Does the decision maker satisfy SEU exactly?

It is also:

How strongly do the decision maker’s choices track SEU differences?

That second question is the entry point for the SEU Sensitivity framework.

From a standard to a sensitivity question

Suppose a decision problem contains several alternatives. Each alternative has an expected utility according to the SEU standard. Some alternatives have higher expected utility than others. A perfectly SEU-maximizing decision maker would always choose an alternative with maximal expected utility.

That gives us a clean reference point, but it is too rigid for many applied evaluations. If an AI system chooses a slightly lower expected-utility alternative in a close case, that departure is not necessarily as informative as choosing a much worse alternative in a high-stakes case. If two systems both make some departures from SEU, we may still want to know which one is more responsive to the expected-utility structure of the problem.

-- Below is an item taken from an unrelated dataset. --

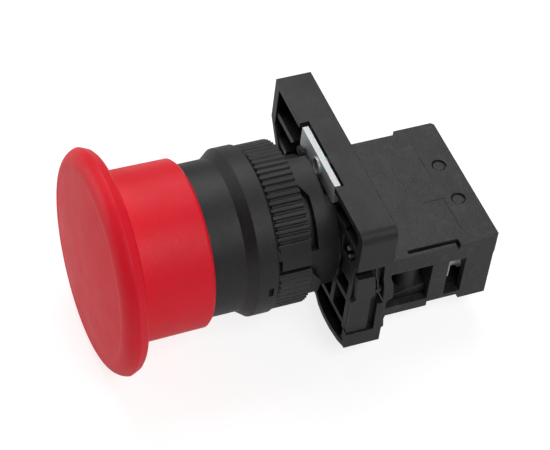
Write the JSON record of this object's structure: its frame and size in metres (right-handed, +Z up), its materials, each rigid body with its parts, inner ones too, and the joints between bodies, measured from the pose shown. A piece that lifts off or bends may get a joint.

The SEU Sensitivity framework treats this as a graded relationship. It asks how choice probabilities change as expected utilities change.

The mathematical device used in the first foundational report is a softmax choice rule. In its abstract form, each alternative receives a value. The probability of choosing an alternative increases with that value, and a sensitivity parameter \(\alpha\) controls how sharply the probabilities concentrate on higher-valued alternatives.

When the value function is expected utility, \(\alpha\) becomes a measure of sensitivity to SEU differences. Concretely, the SEU specialization in Report 1 gives the choice probability for alternative \(r\) in problem \(m\) as

\[ \chi_{m,r} \;=\; \frac{\exp(\alpha \cdot \eta_r)}{\sum_{j \in \text{problem } m} \exp(\alpha \cdot \eta_j)}, \qquad \eta_r \;=\; \psi_r^{\top} \upsilon \;=\; \sum_{k=1}^{K} \psi_{r,k}\, \upsilon_k, \]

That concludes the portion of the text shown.